Shelley was never weary of reading, or of listening to me whilst I read, passages from the dialogues contained in this collection, and especially from the Phædo; and he was vehemently excited by the striking doctrines which Socrates unfolds, especially by that which teaches that all our knowledge consists of reminiscences of what we had learned in a former existence. He often rose, paced slowly about the room, shook his long, wild locks and discoursed in a solemn tone and with a mysterious air, speculating concerning our previous condition, and the nature of our life and occupations in that world, where, according to Plato, we had attained to erudition, and had advanced ourselves in knowledge so far that the most studious and the most inventive, or, in other words, those who have the best memory, are able to call back a part only, and with much pain and extreme difficulty, of what was formerly familiar to us.

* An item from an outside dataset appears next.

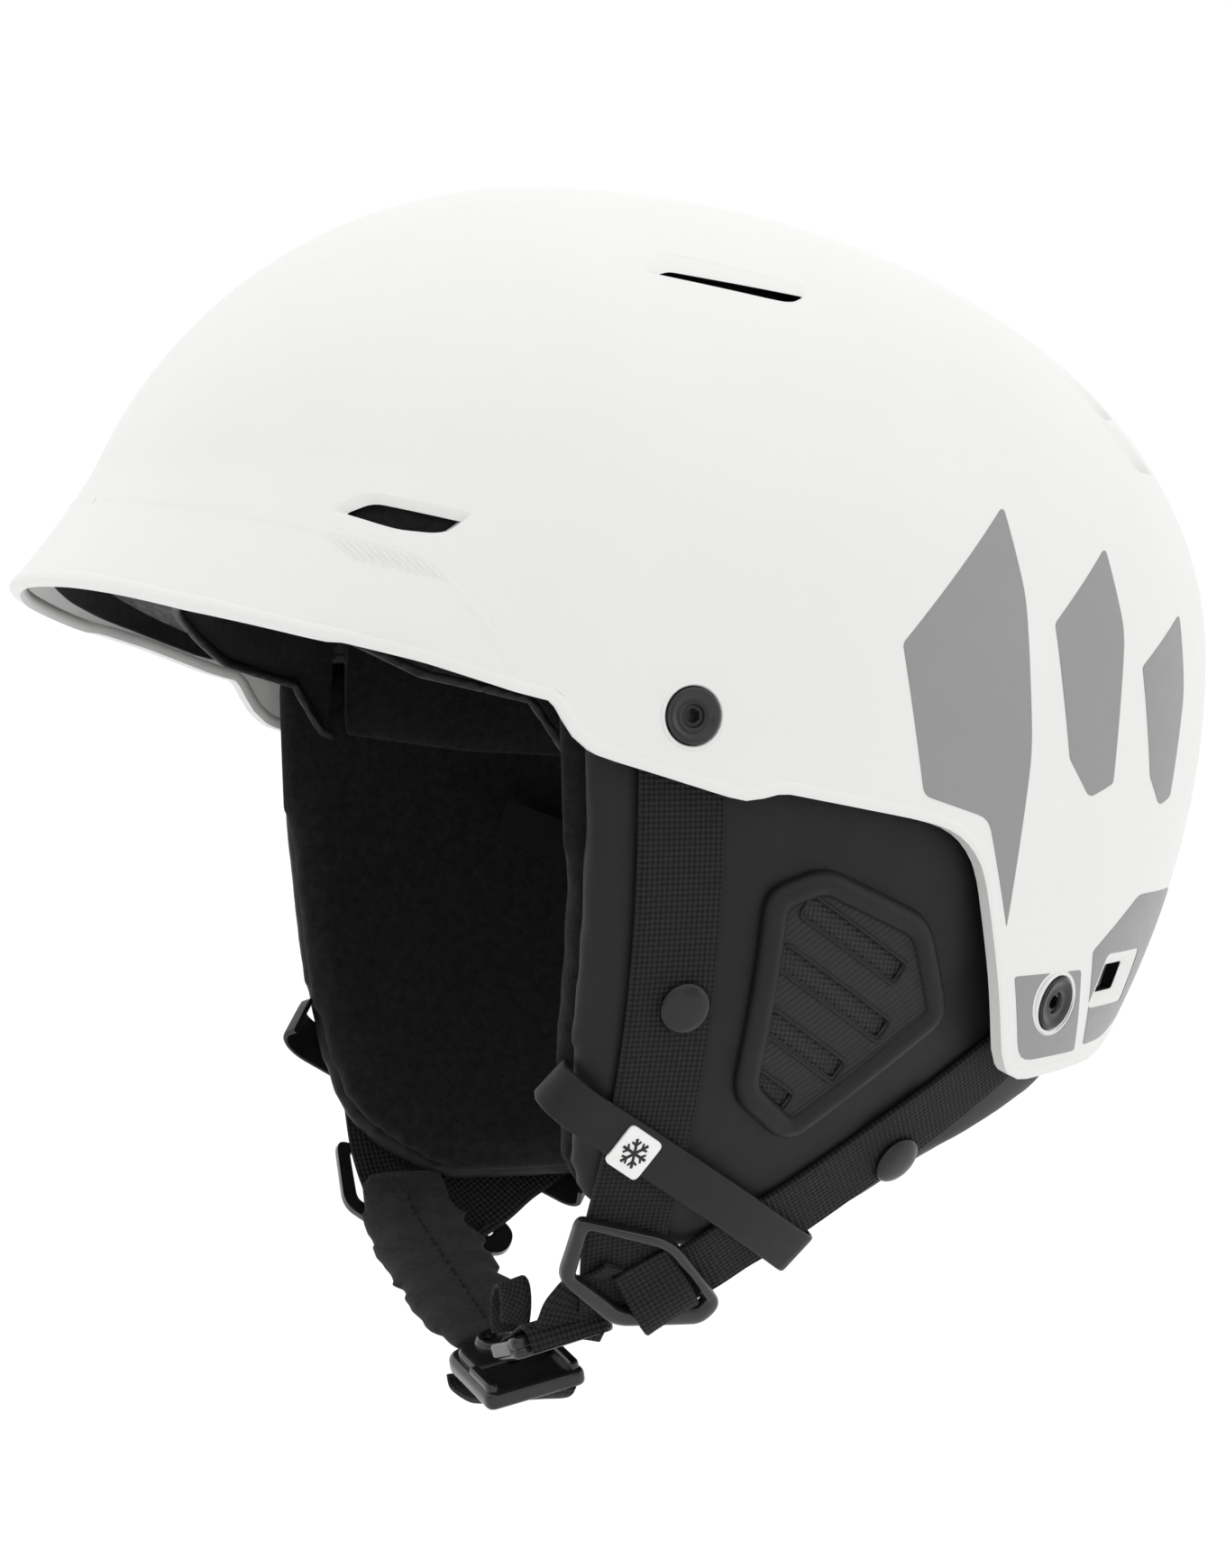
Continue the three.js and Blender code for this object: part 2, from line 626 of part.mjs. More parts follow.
const band = new THREE.Group();
band.position.set(...BAND.centre);
band.rotation.x = (BAND.slope * Math.PI) / 180;
group.add(band);
addPair("fit_arm", fitArm(), "plastic", band);
add("fit_cradle", fitCradle(), "plastic", band);
add("nape_pad", napePad(), "fleece", band);
add("fit_dial", fitDial(), "rubber", band);

add("goggle_clip_anchor", backLayer(13, -43, -34, 0.4, 3.2), "plastic");
add("goggle_clip_strap", backLayer(CLIP.halfWidth, CLIP.bottom, CLIP.top, CLIP.low, CLIP.high), "rubber");
add("goggle_clip_cap", clipSnap(4, 5.6, 6), "plastic");
add("goggle_clip_stud", clipSnap(0.4, 1.5, 5), "plastic");

export default group;
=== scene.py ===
# %% [markdown]
# # A ski helmet, built piece by piece around its CAD frame
# The CAD model says where every piece sits and how it moves. This notebook gives each piece its fine
# surface and its finish: a satin moulded shell, bead foam, fleece pads, woven straps and a chin buckle.

# %% Load the CAD frame
import math

import bpy
import numpy as np
from mathutils import Matrix, Vector


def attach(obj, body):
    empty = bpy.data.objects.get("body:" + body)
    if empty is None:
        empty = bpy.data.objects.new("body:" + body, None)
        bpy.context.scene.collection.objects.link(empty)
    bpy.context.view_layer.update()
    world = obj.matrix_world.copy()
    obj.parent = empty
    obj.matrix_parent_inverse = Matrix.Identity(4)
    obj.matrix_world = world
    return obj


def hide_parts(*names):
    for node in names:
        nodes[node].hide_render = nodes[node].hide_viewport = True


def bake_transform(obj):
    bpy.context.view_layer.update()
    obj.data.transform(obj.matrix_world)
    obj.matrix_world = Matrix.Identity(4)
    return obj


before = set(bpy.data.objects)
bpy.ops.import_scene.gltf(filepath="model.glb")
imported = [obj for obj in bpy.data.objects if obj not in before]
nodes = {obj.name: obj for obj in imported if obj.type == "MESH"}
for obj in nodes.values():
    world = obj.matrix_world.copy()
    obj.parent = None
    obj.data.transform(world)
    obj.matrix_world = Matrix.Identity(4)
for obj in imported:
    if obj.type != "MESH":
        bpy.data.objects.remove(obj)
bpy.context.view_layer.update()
MM = 0.001
bpy.ops.object.select_all(action="DESELECT")

# %% [markdown]
# ## Camera
# A long lens from 1.2 m keeps the helmet's proportions flat, as product pictures do. The camera turns
# round one target point on the middle plane, so the whole view is set by two angles and a distance.

# %% Camera
AZIMUTH = math.radians(67.84)
ELEVATION = math.radians(2.34)
DISTANCE = 1.2
TARGET = Vector((0, 0.02627, -0.04202))

back = Vector(
    (
        math.sin(AZIMUTH) * math.cos(ELEVATION),
        -math.cos(AZIMUTH) * math.cos(ELEVATION),
        math.sin(ELEVATION),
    )
)
bpy.ops.object.camera_add(location=TARGET + back * DISTANCE)
camera = bpy.context.object
camera.rotation_euler = back.to_track_quat("Z", "Y").to_euler()
camera.data.lens = 118.2
camera.data.sensor_width = 36
camera.data.clip_start = 0.05
bpy.context.scene.camera = camera
print("camera at", [round(a, 3) for a in camera.location])

# %% [markdown]
# ## Studio
# White helmets are photographed in a bright tent: light comes from everywhere, and one large soft panel
# from above and behind gives the shell its faint shading. The floor is a pale sheet. Grey cards beside the
# lens, called flags, darken what the glossy black pieces reflect, so their edges stand out.

# %% Floor, panels and surrounding light
FLOOR_HEIGHT = -0.32


def light_panel(name, place, aim, size, watts):
    bpy.ops.object.light_add(type="AREA", location=place)
    panel = bpy.context.object
    panel.name = name
    panel.data.shape = "RECTANGLE"
    panel.data.size, panel.data.size_y = size
    panel.data.energy = watts
    panel.rotation_euler = (Vector(place) - Vector(aim)).to_track_quat("Z", "Y").to_euler()
    return panel


bpy.ops.mesh.primitive_plane_add(size=24, location=(0, 0, FLOOR_HEIGHT))
floor = bpy.context.object
floor.name = "floor"

light_panel("roof_panel", (0.1, -0.1, 1.3), (0, 0, 0), (1.6, 1.6), 2.2)
light_panel("front_panel", (0.9, -1.3, 0.5), (0, 0, -0.05), (0.9, 1.2), 0.7)
light_panel("rear_panel", (1.0, 1.2, 0.35), (0.05, 0.05, -0.05), (0.6, 1.1), 1.6)
light_panel("low_panel", (1.2, -0.5, -0.2), (0.05, 0, -0.15), (0.5, 0.3), 0.25)

FLAGS = {
    "left_flag": ((0.5, -1.05, 0.05), (0.9, 1.3)),
    "right_flag": ((1.15, 0.75, 0.0), (0.9, 1.2)),
    "lens_flag": ((1.28, -0.5, -0.02), (0.5, 0.7)),
}
flag_cloth = bpy.data.materials.new("flag_cloth")
flag_cloth.use_nodes = True
flag_cloth.node_tree.nodes["Principled BSDF"].inputs["Base Color"].default_value = (0.62, 0.62, 0.62, 1)
for name, (place, size) in FLAGS.items():
    bpy.ops.mesh.primitive_plane_add(size=1, location=place)
    flag = bpy.context.object
    flag.name = name
    flag.scale = (*size, 1)
    flag.rotation_euler = Vector(place).to_track_quat("Z", "Y").to_euler()
    flag.data.materials.append(flag_cloth)
    flag.visible_camera = False

world = bpy.data.worlds.new("tent")
bpy.context.scene.world = world
world.use_nodes = True
world.node_tree.nodes["Background"].inputs["Color"].default_value = (1, 1, 1, 1)
world.node_tree.nodes["Background"].inputs["Strength"].default_value = 1.12
bpy.context.scene.view_settings.view_transform = "Standard"

# %% [markdown]
# ## Finishes
# Each finish is one small node tree. `node` adds a node and wires it in one call. Bead foam, fleece and
# plastic grain are read from Object coordinates, so they stay put when a piece moves. Woven straps carry
# their own measuring attribute, so the weave follows the strap round its bends.

# %% Node helpers
def node(tree, kind, settings=None, **inputs):
    """Adds a node. Inputs are given by name (in0 is the first socket), as a value or another socket."""
    made = tree.nodes.new("ShaderNode" + kind)
    for key, value in (settings or {}).items():
        setattr(made, key, value)
    for key, value in inputs.items():
        numbered = key.startswith("in") and key[2:].isdigit()
        socket = made.inputs[int(key[2:]) if numbered else key.replace("_", " ")]
        if isinstance(value, bpy.types.NodeSocket):
            tree.links.new(value, socket)
        else:
            socket.default_value = value
    return made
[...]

It is hazardous, however, to speak of his earliest efforts as a Platonist, lest they should be confounded with his subsequent advancement; it is not easy to describe his first introduction to the exalted wisdom of antiquity without borrowing inadvertently from the knowledge which he afterwards acquired. The cold, ungenial, foggy atmosphere of northern metaphysics was less suited to the ardent temperament of his soul than the warm, bright, vivifying climate of southern and eastern philosophy. His genius expanded under the benign influence of the latter, and he derived copious instruction from a luminous system, that is only dark through excess of brightness, and seems obscure to vulgar vision through its extreme radiance. Nevertheless, in argument—and to argue on all questions was his dominant passion—he usually adopted the scheme of the sceptics, partly, perhaps, because it was more popular and is more generally understood. The disputant, who would use Plato as his text-book in this age, would reduce his opponents to a small number indeed.
The study of that highest department of ethics, which includes all the inferior branches and is directed towards the noblest and most important ends of jurisprudence, was always next my heart; at an early age it attracted my attention.